游侠作为春秋战国时期从新兴的士阶层中分化出来的特殊群体,历来受到学界的关注和青睐,研究范围很广。但对游侠的概念及其构成等基本问题却是众说纷纭。文章以全新的视角,抓住游侠身份属性、存在方式和精神世界三个最基本的方面来定义游侠并分析其构成和存在方式,剖析了游侠的三大基本特征“私、游、义”。同时对影响学界认识游侠真面目的若干问题提出了新的见解,以期客观全面地认识游侠。

游侠;私剑;刺客

游侠作为春秋战国时期社会大动荡、大变革过程中出现的一个特殊社会群体,历来受到学术界的关注和青睐。各种著作和论文不仅数量繁多,而且研究范围很广。从游侠的产生、演变到侠文化,从游侠对社会的影响到游侠的人格等都进行了系统研究,学术价值很高。但对游侠的概念、基本特征、游侠的构成及其存在方式等方面却众说纷纭,莫衷一是。因此,本文拟从上述方面对游侠进行重新审视,以期再现历史上游侠的真实面目。不当之处,敬祈方家指正。

一、游侠的概念

关于游侠的概念,学界观点不一。韩非认为,“弃官宠交谓之有侠”,“人臣肆意陈欲曰侠。”[1]荀悦认为,“立气势,作威福,结私交以立强于世者,谓之游侠。”[2]《史记集解序》引司马贞索引曰:“游侠,谓轻死重气,如荆轲、豫让之辈也。游,从也,行也。侠,挟也,持也。言能相从游行挟持之事。又曰,同是非曰侠也。”[3]刘若愚认为,不应把游侠看成一种社会阶级或职业集团,他们是具有强烈个性、为了某些信念而实施某些行为的一群人[4]。陈宁认为,游侠即有不畏国家法律而为人排忧解难之行为的人[5]。韩云波认为,侠是一种社会关系态度[6]。章培恒认为,游侠是广结宾客、不顾个人利害地拯其困厄并由此获得广泛社会影响和强大力量的人[7]。

要给游侠一个确切的定义,既不能只看到其中的一个方面而以偏概全,也不能单单着眼于某一个时期而断章取义,应从其存在的整个历史时期着眼,抓住其身份归属、存在方式和精神世界三个最基本的方面来考察。我将此三方面归结为私、游、义,这也正是游侠的三大基本特征。

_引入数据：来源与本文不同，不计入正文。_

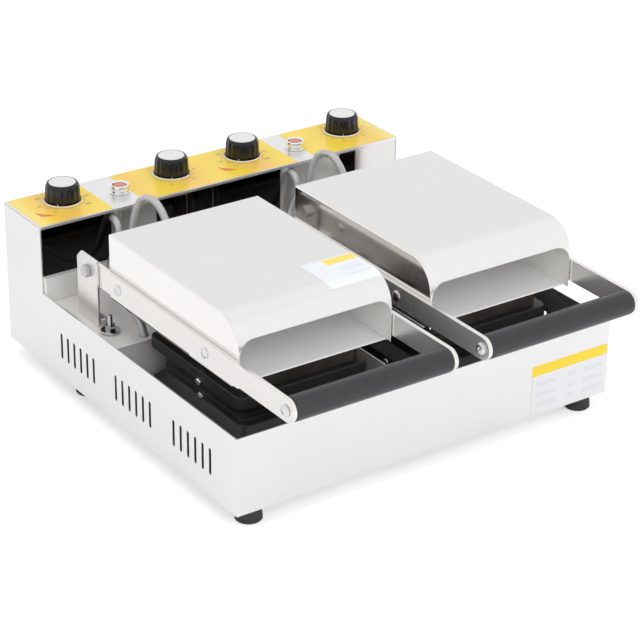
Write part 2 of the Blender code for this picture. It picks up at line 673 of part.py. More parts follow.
def add_controls(looks):
    knobs, lamps = control_places()
    panel = up(CONTROL_HEIGHT)
    bore = SHAFT_RADIUS + GAP
    profile = [(0, KNOB_BORE_DEPTH), (bore, KNOB_BORE_DEPTH), (bore, 0), (KNOB_SKIRT_RADIUS, 0),
               (KNOB_SKIRT_RADIUS, KNOB_SKIRT_HEIGHT), (KNOB_RADIUS, KNOB_SKIRT_HEIGHT),
               (KNOB_TOP_RADIUS, KNOB_HEIGHT - KNOB_CHAMFER),
               (KNOB_TOP_RADIUS - KNOB_CHAMFER, KNOB_HEIGHT), (0, KNOB_HEIGHT)]
    knob = mesh_of("knob", turned(profile, ROUND_STEPS))
    half = SWITCH_WIDTH / 2
    top = -SHEET - GAP
    case = block(-half, half, -half, half, top - SWITCH_HEIGHT, top)
    shaft = turned([(0, top - SWITCH_HEIGHT / 2), (BUSH_RADIUS, top - SWITCH_HEIGHT / 2),
                    (BUSH_RADIUS, 0), (SHAFT_RADIUS, 0), (SHAFT_RADIUS, KNOB_BORE_DEPTH),
                    (0, KNOB_BORE_DEPTH)], SMALL_STEPS)
    switch = combined("switch", case, [shaft])
    for name, x in knobs.items():
        place(f"{name}_body", switch, looks["bakelite"], (x, at(KNOB_ROW_Y), panel))
        place(f"{name}_knob", knob, looks["knob"],
              (x, at(KNOB_ROW_Y), panel + RUN_CLEARANCE), smooth=True)

    inner = LAMP_LENS_RADIUS + GAP
    profile = [(inner, -LAMP_DEPTH), (LAMP_BARREL_RADIUS, -LAMP_DEPTH), (LAMP_BARREL_RADIUS, GAP),
               (LAMP_RADIUS, GAP), (LAMP_RADIUS, LAMP_BEZEL_HEIGHT - KNOB_CHAMFER),
               (LAMP_RADIUS - KNOB_CHAMFER, LAMP_BEZEL_HEIGHT), (inner, LAMP_BEZEL_HEIGHT),
               (inner, -LAMP_DEPTH)]
    bezel = mesh_of("lamp_bezel", turned(profile, ROUND_STEPS))
    profile = [(0, -LAMP_DEPTH), (LAMP_LENS_RADIUS, -LAMP_DEPTH),
               (LAMP_LENS_RADIUS, LAMP_BEZEL_HEIGHT),
               (LAMP_LENS_RADIUS * math.cos(math.pi / 4),
                LAMP_BEZEL_HEIGHT + (LAMP_LENS_HEIGHT - LAMP_BEZEL_HEIGHT) * math.sin(math.pi / 4)),
               (0, LAMP_LENS_HEIGHT)]
    lens = mesh_of("lamp_lens", turned(profile, ROUND_STEPS))
    for side, x in lamps.items():
        seat = (x, at(LAMP_ROW_Y), panel)
        place(f"lamp_bezel_{side}", bezel, looks["bright_steel"], seat, smooth=True)
        place(f"lamp_lens_{side}", lens, looks["lens"], seat, smooth=True)


def tube(name, route, look):
    """A round conduit through the route's points, with flat ends."""
    curve = bpy.data.curves.new(name, "CURVE")
    curve.dimensions = "3D"
    curve.bevel_depth = CONDUIT_RADIUS
    curve.bevel_resolution = 2
    curve.use_fill_caps = True
    line = curve.splines.new("POLY")
    line.points.add(len(route) - 1)
    for point, place_of in zip(line.points, route):
        point.co = (*place_of, 1)
    obj = bpy.data.objects.new(name, curve)
    bpy.context.scene.collection.objects.link(obj)
    curve.materials.append(look)
    return obj


def smooth_route(knots, steps):
    """Points of a smooth curve through the knots; a short span keeps its direction best."""
    spans = [end - start for start, end in zip(knots, knots[1:])]
    leans = [spans[0].normalized()]
    for before, after in zip(spans, spans[1:]):
        lean = before.normalized() * after.length + after.normalized() * before.length
        leans.append(lean.normalized())
    leans.append(spans[-1].normalized())
    points = []
    for start, span, lean, next_lean in zip(knots, spans, leans, leans[1:]):
        for step in range(steps):
            t = step / steps
            points.append(start + span * (3 * t ** 2 - 2 * t ** 3)
                          + lean * span.length * (t - 2 * t ** 2 + t ** 3)
                          + next_lean * span.length * (t ** 3 - t ** 2))
    points.append(knots[-1])
    return points


def spot(centre, x, y, height):
    return Vector((centre + x, at(y), up(height)))


def lower_route(centre):
    """Out of the control box, down in front of it, over the deck and through its hole."""
    fall_y = CONTROL_Y - LOWER_EXIT_RUN
    turn_y = fall_y + CONDUIT_RADIUS
    turn = LOWER_EXIT_HEIGHT - CONDUIT_RADIUS
    return [spot(centre, LOWER_EXIT_X, CONTROL_Y + 2 * SHEET, LOWER_EXIT_HEIGHT),
            spot(centre, LOWER_EXIT_X, CONTROL_Y - SHEET, LOWER_EXIT_HEIGHT),
            spot(centre, LOWER_EXIT_X - SHEET, turn_y, turn + CONDUIT_RADIUS / 2),
            spot(centre, LOWER_EXIT_X - 2 * SHEET, fall_y, turn - CONDUIT_RADIUS),
            spot(centre, LOWER_FALL_X, fall_y, DECK_HEIGHT + LOWER_FALL_RISE),
            spot(centre, LOWER_BEND_X, CONTROL_Y - LOWER_BEND_LEAD, DECK_HEIGHT + LOWER_BEND_RISE),
            spot(centre, LOWER_CREST_X, BAY_DEPTH + LOWER_CREST_SETBACK,
                 DECK_HEIGHT + LOWER_CREST_RISE),
            spot(centre, LOWER_HOLE_X, LOWER_HOLE_Y, DECK_HEIGHT + CONDUIT_RADIUS / 2),
            spot(centre, LOWER_HOLE_X, LOWER_HOLE_Y, DECK_HEIGHT - SHEET),
            spot(centre, LOWER_HOLE_X, LOWER_HOLE_Y, DECK_HEIGHT - HOLE_DROP)]


def lid_route(centre):
    """Up from the deck, over in a loop that lets the lid swing, and in through its back."""
    rear = COVER_REAR_Y
    return [spot(centre, LID_HOLE_X, LID_HOLE_Y, DECK_HEIGHT - HOLE_DROP),
            spot(centre, LID_HOLE_X, LID_HOLE_Y, DECK_HEIGHT),
            spot(centre, LID_HOLE_X, LID_HOLE_Y, DECK_HEIGHT + HOLE_DROP),
            spot(centre, LOOP_X, LOOP_Y, LOOP_TOP),
            spot(centre, LID_ENTRY_X, rear + 3 * LID_ENTRY_RUN, LID_ENTRY_HEIGHT + LID_ENTRY_RUN),
            spot(centre, LID_ENTRY_X, rear + LID_ENTRY_RUN, LID_ENTRY_HEIGHT),
            spot(centre, LID_ENTRY_X, rear, LID_ENTRY_HEIGHT),
            spot(centre, LID_ENTRY_X, rear - LID_ENTRY_RUN, LID_ENTRY_HEIGHT)]


def add_conduits(looks):
    for side, centre in HEAD_CENTRES.items():
        tube(f"lower_conduit_{side}", smooth_route(lower_route(centre), 3), looks["conduit"])
        tube(f"lid_conduit_{side}", smooth_route(lid_route(centre), 4), looks["conduit"])


def add_gland(looks):
    nose = GLAND_OUT / 3
    profile = [(GLAND_BORE, -GLAND_IN), (GLAND_BARREL_RADIUS, -GLAND_IN),
               (GLAND_BARREL_RADIUS, GAP), (GLAND_RADIUS, GAP),
               (GLAND_RADIUS, GLAND_OUT - nose), (GLAND_BARREL_RADIUS, GLAND_OUT),
               (GLAND_BORE, GLAND_OUT), (GLAND_BORE, -GLAND_IN)]
    mesh = mesh_of("cord_gland", turned(profile, ROUND_STEPS, "Y"))
    place("cord_gland", mesh, looks["rubber"],
          (GLAND_X, at(HOUSING_DEPTH), up(GLAND_HEIGHT)), smooth=True)


def main():
    for obj in list(bpy.data.objects):
        bpy.data.objects.remove(obj)
    looks = {
        "steel": material("brushed_steel", (0.80, 0.80, 0.79), 1.0, 0.28),
        "dark_steel": material("control_front_steel", (0.06, 0.06, 0.06), 1.0, 0.15),
        "bright_steel": material("bright_steel", (0.85, 0.85, 0.86), 1.0, 0.12),
        "galvanised": material("galvanised_steel", (0.60, 0.61, 0.62), 1.0, 0.45),
        "casting": material("coated_casting", (0.025, 0.025, 0.028), 0.0, 0.45),
        "black_steel": material("blackened_steel", (0.03, 0.03, 0.03), 0.3, 0.40),
        "rubber": material("black_rubber", (0.02, 0.02, 0.02), 0.0, 0.80),
        "grip": material("grip_plastic", (0.035, 0.036, 0.042), 0.0, 0.35),
        "knob": material("knob_plastic", (0.015, 0.015, 0.015), 0.0, 0.25),
        "bakelite": material("switch_body", (0.05, 0.04, 0.035), 0.0, 0.60),
        "lens": material("lamp_lens", (0.90, 0.30, 0.08), 0.0, 0.15),
        "conduit": material("conduit_sleeve", (0.78, 0.78, 0.77), 0.6, 0.35),
    }
    add_housing(looks)
    add_feet(looks)
    add_control_box(looks)
    add_deck_and_bay(looks)
    add_lower_moulds(looks)
    add_hinges(looks)
    add_studs(looks)
    add_lids(looks)
    add_controls(looks)
    add_conduits(looks)
    add_gland(looks)


main()
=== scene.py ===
"""Twin-head sandwich press on a pale floor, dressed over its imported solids.

Metres, +Z up, +Y to the back. The sections follow the press as it is put together.
"""

import math

import bmesh
import bpy
from mathutils import Matrix, Vector


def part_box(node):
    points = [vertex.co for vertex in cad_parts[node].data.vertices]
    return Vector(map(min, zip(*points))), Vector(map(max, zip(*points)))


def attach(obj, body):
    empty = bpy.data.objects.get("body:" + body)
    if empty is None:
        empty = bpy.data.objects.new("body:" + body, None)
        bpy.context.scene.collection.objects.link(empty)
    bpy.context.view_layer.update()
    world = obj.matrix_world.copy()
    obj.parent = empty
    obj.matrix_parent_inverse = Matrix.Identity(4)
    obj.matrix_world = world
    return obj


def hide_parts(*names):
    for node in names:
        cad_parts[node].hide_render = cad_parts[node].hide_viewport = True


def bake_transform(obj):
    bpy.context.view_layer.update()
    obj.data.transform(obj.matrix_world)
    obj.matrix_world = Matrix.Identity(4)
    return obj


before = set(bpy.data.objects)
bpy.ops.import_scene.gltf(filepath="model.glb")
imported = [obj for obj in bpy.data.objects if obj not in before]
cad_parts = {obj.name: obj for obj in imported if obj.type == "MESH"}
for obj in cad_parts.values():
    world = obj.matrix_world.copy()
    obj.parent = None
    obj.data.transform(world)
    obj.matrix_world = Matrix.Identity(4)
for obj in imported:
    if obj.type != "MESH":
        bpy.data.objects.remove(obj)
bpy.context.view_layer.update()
scene = bpy.context.scene
scene.view_settings.view_transform = "Standard"


# ---- Camera, lights and floor ----
# A product photograph from the left front, a little above the press: white paper underneath
# and all round, the main lamp in front and above, and weak ones overhead and at the left.

class Wire:
    """A socket in a node tree: sums of wires add Math nodes, and node() adds any other node."""

    def __init__(self, tree, socket=None):
        self.tree, self.socket = tree, socket

    def node(self, kind, inputs=None, output=0, **settings):
        made = self.tree.nodes.new(kind)
        for name, value in settings.items():
            setattr(made, name, value)
        for name, value in (inputs or {}).items():
            self.join(value, made.inputs[name])
        return Wire(self.tree, made.outputs[output])

    def join(self, value, socket):
        if isinstance(value, Wire):
            self.tree.links.new(value.socket, socket)
        else:
            socket.default_value = value

    def sum(self, operation, first, second=0.0):
        return self.node("ShaderNodeMath", {0: first, 1: second}, operation=operation)

    def __add__(self, other):
        return self.sum("ADD", self, other)

    def __sub__(self, other):
        return self.sum("SUBTRACT", self, other)

    def __rsub__(self, other):
        return self.sum("SUBTRACT", other, self)

    def __mul__(self, other):
        return self.sum("MULTIPLY", self, other)

    def __truediv__(self, other):
        return self.sum("DIVIDE", self, other)

    def __gt__(self, other):
        return self.sum("GREATER_THAN", self, other)

    def __lt__(self, other):
        return self.sum("LESS_THAN", self, other)

    def __pow__(self, other):
        return self.sum("POWER", self, other)

    __radd__ = __add__
    __rmul__ = __mul__

    def axis(self, name):
        """One of a vector's three values."""
        return self.node("ShaderNodeSeparateXYZ", {0: self}, name)

    def rise(self, low, high):
        """0 below low and 1 above high, with a smooth step between them."""
        return self.node("ShaderNodeMapRange", {"Value": self, "From Min": low, "From Max": high},
                         interpolation_type="SMOOTHSTEP")

    def within(self, low, high, soft):
        """1 between low and high, falling to 0 over a soft edge outside them."""
        return self.rise(low - soft, low + soft) * (1 - self.rise(high - soft, high + soft))

    def bands(self, spans, soft):
        """The sum of within() over several (low, high) spans."""
        total = 0
        for low, high in spans:
            total = self.within(low, high, soft) + total
        return total


def seen_rays(wire):
    """The camera's rays, and those of what shows in metal and glass. The rest is light."""
    camera, glossy, through = [wire.node("ShaderNodeLightPath", output=f"Is {kind} Ray")
                               for kind in ("Camera", "Glossy", "Transmission")]
    return camera, glossy + through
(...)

为什么说“私、游、义”是游侠的基本特征呢?首先看“私”。私,是从游侠的身份属性而言的。游侠是在封建制趋于瓦解,君主专制制度尚未确立的社会动荡时期产生的游离于王权秩序之外的社会势力。对王权而言,它属于“私”。其次看“游”。《说文》曰:“侠,甹也。”“甹,使也。”“使,令也。”段注:“令者发号也。”既然是发号施令者,则一定不是单个人。可见,侠一定要交游和聚徒属。这是从侠的存在方式而言。再次看“义”。义是游侠的精神内核与行为准则,这是从游侠的精神世界来说。下面具体分析游侠的三大特征。

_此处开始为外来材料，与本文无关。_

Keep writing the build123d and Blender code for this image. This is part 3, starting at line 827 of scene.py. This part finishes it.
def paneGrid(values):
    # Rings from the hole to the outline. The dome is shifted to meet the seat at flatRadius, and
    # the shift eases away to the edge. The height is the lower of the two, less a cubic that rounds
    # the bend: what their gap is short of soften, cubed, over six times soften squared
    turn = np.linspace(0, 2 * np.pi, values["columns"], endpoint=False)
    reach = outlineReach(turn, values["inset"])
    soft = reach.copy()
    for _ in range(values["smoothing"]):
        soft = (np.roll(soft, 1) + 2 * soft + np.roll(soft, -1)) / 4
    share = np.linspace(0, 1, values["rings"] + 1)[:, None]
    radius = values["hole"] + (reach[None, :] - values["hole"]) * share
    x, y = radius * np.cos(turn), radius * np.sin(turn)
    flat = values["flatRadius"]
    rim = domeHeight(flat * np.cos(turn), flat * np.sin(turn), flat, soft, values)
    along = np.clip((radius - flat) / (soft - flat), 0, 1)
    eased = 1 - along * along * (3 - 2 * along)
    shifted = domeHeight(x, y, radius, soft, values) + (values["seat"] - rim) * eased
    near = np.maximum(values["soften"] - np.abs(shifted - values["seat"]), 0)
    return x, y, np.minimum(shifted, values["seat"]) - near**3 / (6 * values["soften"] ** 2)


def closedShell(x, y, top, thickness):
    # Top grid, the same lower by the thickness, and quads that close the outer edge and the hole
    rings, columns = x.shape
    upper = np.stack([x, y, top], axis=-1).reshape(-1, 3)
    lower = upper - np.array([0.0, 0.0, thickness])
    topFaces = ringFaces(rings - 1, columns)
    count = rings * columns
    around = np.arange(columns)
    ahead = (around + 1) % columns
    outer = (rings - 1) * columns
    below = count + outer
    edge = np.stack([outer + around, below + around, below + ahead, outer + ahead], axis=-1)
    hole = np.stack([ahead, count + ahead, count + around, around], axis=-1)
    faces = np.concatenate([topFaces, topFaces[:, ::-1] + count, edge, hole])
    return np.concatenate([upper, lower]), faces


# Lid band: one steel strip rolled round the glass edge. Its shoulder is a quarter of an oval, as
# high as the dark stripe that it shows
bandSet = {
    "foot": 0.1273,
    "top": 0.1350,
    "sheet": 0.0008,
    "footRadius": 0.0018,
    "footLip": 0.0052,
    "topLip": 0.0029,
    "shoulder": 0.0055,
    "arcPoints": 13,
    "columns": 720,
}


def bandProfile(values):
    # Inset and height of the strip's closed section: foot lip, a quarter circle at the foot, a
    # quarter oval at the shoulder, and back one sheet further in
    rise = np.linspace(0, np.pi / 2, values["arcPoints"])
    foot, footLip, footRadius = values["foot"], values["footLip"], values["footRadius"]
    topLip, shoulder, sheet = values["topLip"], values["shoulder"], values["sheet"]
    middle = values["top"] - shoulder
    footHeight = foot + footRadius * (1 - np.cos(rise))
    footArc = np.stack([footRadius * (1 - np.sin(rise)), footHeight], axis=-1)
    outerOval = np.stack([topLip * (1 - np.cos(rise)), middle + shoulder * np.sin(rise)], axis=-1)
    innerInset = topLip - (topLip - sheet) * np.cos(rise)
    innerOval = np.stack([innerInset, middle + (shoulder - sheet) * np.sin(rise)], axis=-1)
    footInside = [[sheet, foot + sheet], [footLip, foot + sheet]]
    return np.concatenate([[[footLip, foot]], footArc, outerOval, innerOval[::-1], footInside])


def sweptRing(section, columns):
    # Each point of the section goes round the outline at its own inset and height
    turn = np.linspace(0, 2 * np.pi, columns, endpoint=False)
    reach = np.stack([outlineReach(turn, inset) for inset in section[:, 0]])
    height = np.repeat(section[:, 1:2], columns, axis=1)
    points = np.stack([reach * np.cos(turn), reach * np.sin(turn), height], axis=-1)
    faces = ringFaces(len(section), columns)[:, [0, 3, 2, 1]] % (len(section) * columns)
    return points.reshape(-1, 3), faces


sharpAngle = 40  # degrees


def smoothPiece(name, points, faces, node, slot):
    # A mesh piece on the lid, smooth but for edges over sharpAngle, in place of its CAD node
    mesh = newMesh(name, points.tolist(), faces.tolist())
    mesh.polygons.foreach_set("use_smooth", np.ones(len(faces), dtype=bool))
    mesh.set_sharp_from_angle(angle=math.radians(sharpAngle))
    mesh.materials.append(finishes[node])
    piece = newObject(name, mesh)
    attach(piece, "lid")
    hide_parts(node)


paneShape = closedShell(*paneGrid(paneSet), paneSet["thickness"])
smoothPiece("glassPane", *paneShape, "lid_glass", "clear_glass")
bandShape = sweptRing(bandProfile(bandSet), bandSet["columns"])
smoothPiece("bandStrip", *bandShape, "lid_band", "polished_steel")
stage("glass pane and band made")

私,指游侠是游离于王权秩序之外的社会势力,他们是民,而不是官。从这个意义上讲,历史上只有平民游侠,或称布衣游侠,而没有卿相之侠。理由如下:首先,从游侠的来源看,他们的身份都不是贵族。春秋战国时期,游侠从“失职”的士和其他游民中的尚武之人分化而来,这些人无论以前是否为贵族,但至少成为游侠时已身为布衣。如“(张)良年少,未宦事韩。韩破,……悉以家财求客刺秦王,……居下邳,为任侠。”[3]2033,2036杨联升认为“游侠可能来自贵族,但是,他们既然已经丧失了昔日的地位,他们倒愿意承认自己是平民”[4]2。即使在汉景帝时被酷吏郅都诛杀的济南瞷氏,虽然“宗人三百余家,豪滑,二千石莫能制”[3]3133,但他们依然不属于官僚,依旧游离于王权秩序之外,只是强宗大族而已。其次,从游侠的演变过程来看,侠官是游侠与权力结合后的一种特殊身份,并不是纯粹的侠,而代表着侠的蜕化。他们释褐之后,身份地位和思想行为也发生了变化。作为侠官,其身份不再是民,而是王权支配下的官,代表着公。他们首先要服从王权,往往不敢“肆意陈欲”,而且“逡逡有退让君子之风”,其侠义精神在逐渐消失。郑庄为官之前,“以任侠自喜,脱张羽於戹,声闻梁楚之间。”一旦为官,便主动遵守法令,不敢违忤圣意。“然郑庄在朝,常趋和承意,不敢甚引当否。”[3]3112,3113此外,侠官还依靠手中的权力,结交权贵,兼并土地,放高利贷,逐渐向豪族转化。灌夫“好任侠,已然诺。”然而为官之后,却凭借自己的权势,“家累数千万,食客日数十百人。陂池田园,宗族宾客为权利,横於颍川。”[3]2847可见,侠官的出现,代表着纯粹的侠在蜕化变质。侠官不是侠的一种荣耀,而是一种悲哀。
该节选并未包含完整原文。